French Children's Newspaper Editor Shows How He Talks To Kids About Terrorism

"We cannot lie. We can't twist reality."

In the aftermath of the horrific terrorist attacks in Paris, many parents, educators and caretakers have grappled with some questions: Should I broach the subject with my kids? And if so, how do I talk to them about what happened? In a video from The New York Times, French newspaper editor François Dufour addresses that topic head-on.

Dufour is the editor-in-chief of Le Petit Quotidien, a daily newspaper for children ages 6 to 10. Titled "Explaining Terror To Children," the video shows Dufour discussing the attacks with a group of children, just two days after they occurred.

The editor says his best advice for those who want to talk about the attacks with their children is to begin the discussion by listening to their questions. The kids ask Dufour about their safety, the terrorists' motives, how it relates to the Charlie Hebdo attacks, why they attacked a rock concert and why the attackers killed themselves.

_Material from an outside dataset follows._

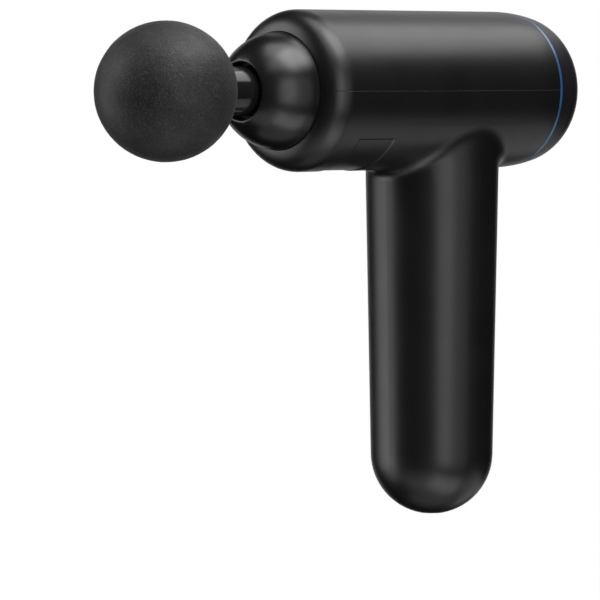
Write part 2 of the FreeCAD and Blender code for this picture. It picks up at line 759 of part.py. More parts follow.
def make_power_button():
    """Round push button: dished face, retaining flange and stem."""
    head = disc_x(BUTTON_FLANGE_X, REACH, BUTTON_R).common(barrel_form(-BUTTON_PROUD))
    dish = Part.makeSphere(BUTTON_DISH_R, V(BUTTON_DISH_X, 0, 0))
    flange = disc_x(BUTTON_FLANGE_X, BUTTON_FLANGE_X + BUTTON_FLANGE_THICK, BUTTON_FLANGE_R)
    stem = disc_x(SWITCH_TIP_X + 0.6, BUTTON_FLANGE_X, BUTTON_STEM_R)
    return merged([head.cut(dish), flange, stem])


def make_control_board():
    board = disc_x(CONTROL_X, CONTROL_X + BOARD_THICK, CONTROL_R)
    for y, z in control_post_places():
        board = board.cut(disc_x(CONTROL_X, CONTROL_X + BOARD_THICK, BOARD_HOLE_R, y, z))
    return board


def make_control_board_screws():
    screws = []
    for y, z in control_post_places():
        head = disc_x(CONTROL_X - BOARD_SCREW_HEAD, CONTROL_X, BOARD_SCREW_HEAD_R, y, z)
        shank = disc_x(CONTROL_X, CONTROL_PILOT_X - 0.5, BOARD_SCREW_R, y, z)
        screws.append(head.fuse(shank).removeSplitter())
    return screws


def make_tact_switch():
    rear = CONTROL_X + BOARD_THICK
    body = block(rear, rear + SWITCH_DEPTH, -SWITCH_HALF, SWITCH_HALF, -SWITCH_HALF, SWITCH_HALF)
    return body.fuse(disc_x(rear + SWITCH_DEPTH, SWITCH_TIP_X, 1.7)).removeSplitter()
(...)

Answering the questions as best he can, Dufour emphasized the importance of explaining, rather than reassuring -- because ultimately he doesn't have any answers about possible future attacks. "We cannot lie," he said in the video. "We can't twist reality."

When New York Times contributor Pamela Druckerman expressed worries about "destroying the childhood" of her children, Dufour's reply was honest and simple: "But they don't live on planet Mars."